12. None of the cases above cited can support the order of the Magistrate in the present case. In order that action under Section 552 of the Code of Criminal Procedure can be taken, there must be an allegation of abduction or unlawful detention of the woman or female child under the age of 18 years for any unlawful purpose. The allegation in the present case may be considered to have been unlawful detention, but there is no allegation that it was for an unlawful purpose. S, 552, was, therefore, not applicable.
13. Section 100, Criminal P. C., has already been quoted above, and is only applicable when there is reason to believe that any person is confined in such circumstances that the confinement amounts to an offence.
14. Learned counsel for the husband tried to support the order on a contention that the husband was a proper guardian under the Hindu Minority and Guardianship Act, 1956, and, therefore, the Magistrate had jurisdiction to restore the girl to the husband. The Magistrate was not acting as judge of a civil court. The District Court is empowered under Section 25 of the Guardians and Wards Act to arrest a ward and deliver it to the custody of the guardian, if the ward leaves or is removed from the custody of a guardian of his person, if the Court is of opinion that it will be for the welfare of the ward to return to the custody of the guardian.
A Criminal Court has only jurisdiction under Section 100 of the Code of Criminal Procedure, in case the confinment is stated to be in circumstances which amount to an offence. Apart from those circumstances, the Magistrate's plain duty is to refer the husband to a civil court. Section 13 of the Hindu Minority and Guardianship Act, 1956, lays down that in the appointment or declaration of any person as guardian of a Hindu minor by a court, the welfare of the minor shall bo the paramount consideration. Therefore, the right of the guardian of a minor wife is not unrestricted, but is limited by considerations of welfare of the minor herself. The Magistrate in the present case, therefore, had no jurisdiction to issue a warrant, and further to hand her over to her husband contrary to her wishes and the wishes of her mother.

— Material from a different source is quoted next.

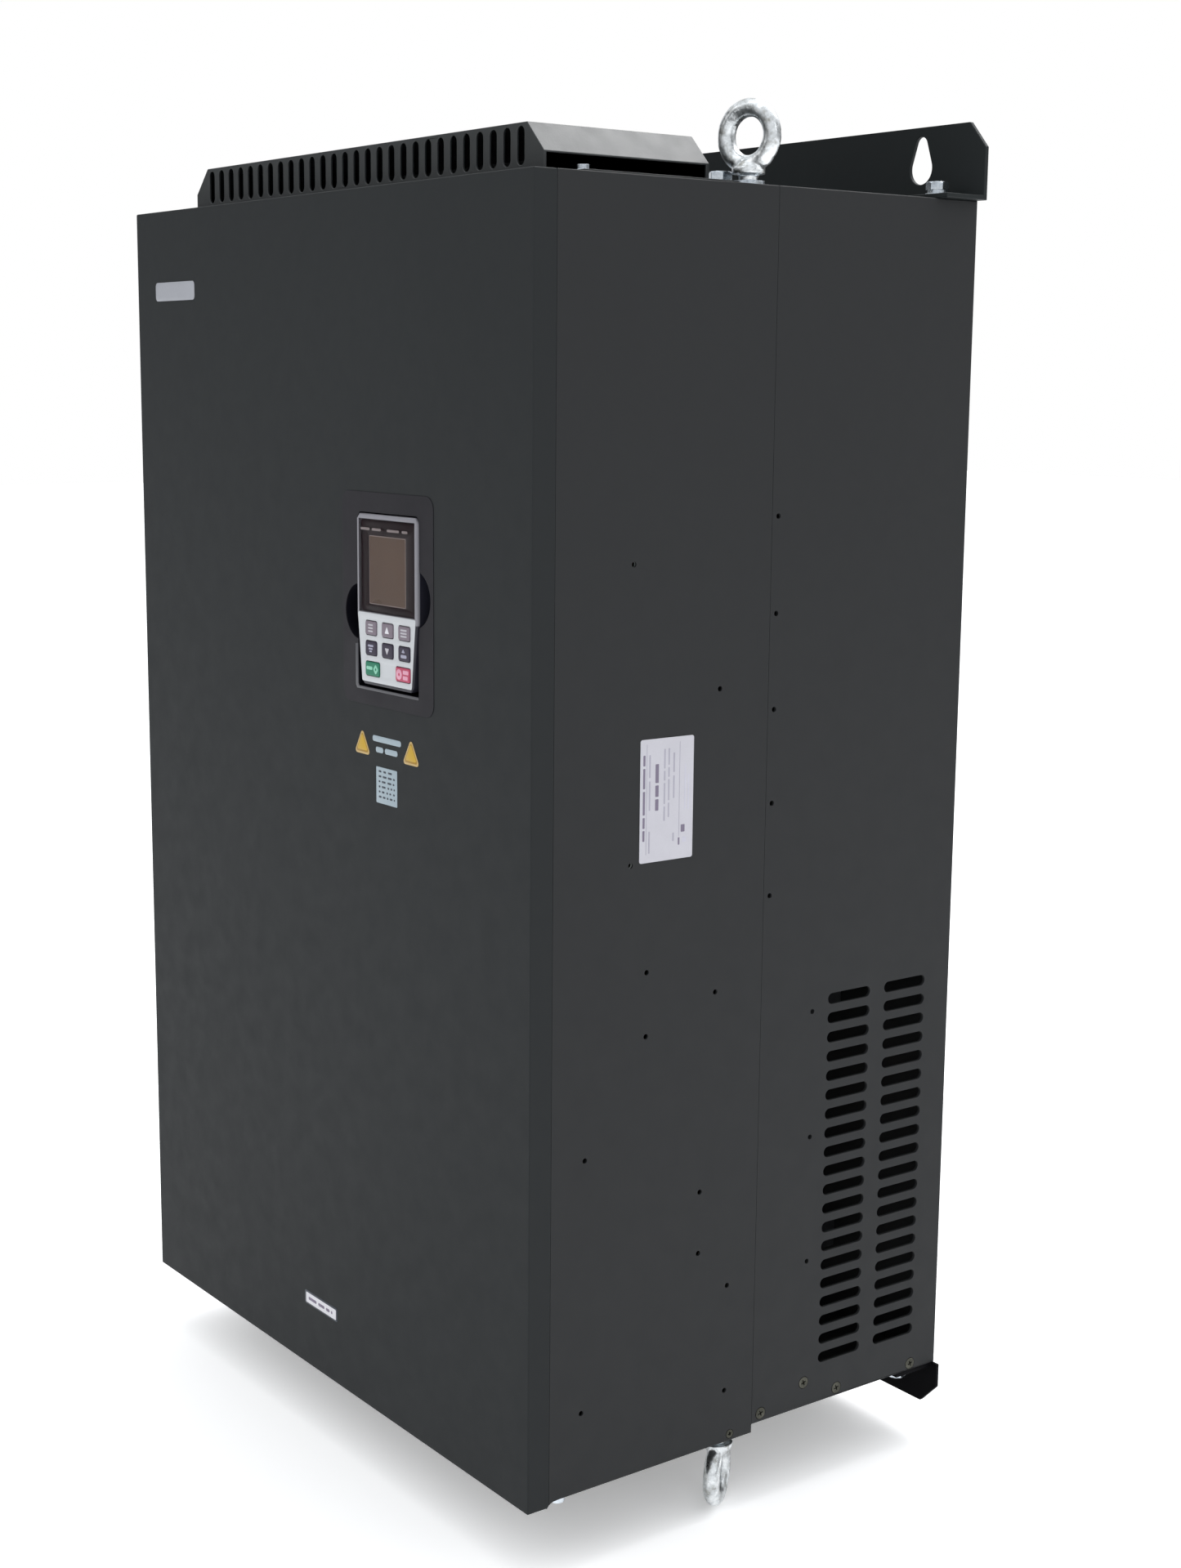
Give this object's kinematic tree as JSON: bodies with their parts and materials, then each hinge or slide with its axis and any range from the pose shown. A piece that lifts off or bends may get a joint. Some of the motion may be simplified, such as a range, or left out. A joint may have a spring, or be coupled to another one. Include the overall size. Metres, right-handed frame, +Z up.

15. It was next contended on behalf of the husband that whatever illegality may have been committed, this Court should not order the girl to be restored to her mother, because she has now completely reconciled with her husband. There is no support for the contention that the girl had since reconciled herself to reside with her husband. The girl has not been produced in this Court, nor her affidavit has been secured and produced in this Court. It is, therefore, not clear what would now be in the best interests of the girl. The order of the Magistrate dated 9-11-1956, is set aside, and the case will go back to the District Magistrate, who will send for the girl by issuing a notice or warrant as may be necessary, ascertain her wishes and wishes of her mother, and thereafter pass an order for the custody of the girl as may be most suitable in the interests of the minor.
16. A copy of this judgment will be sent tothe Government for such action as may be deemed proper.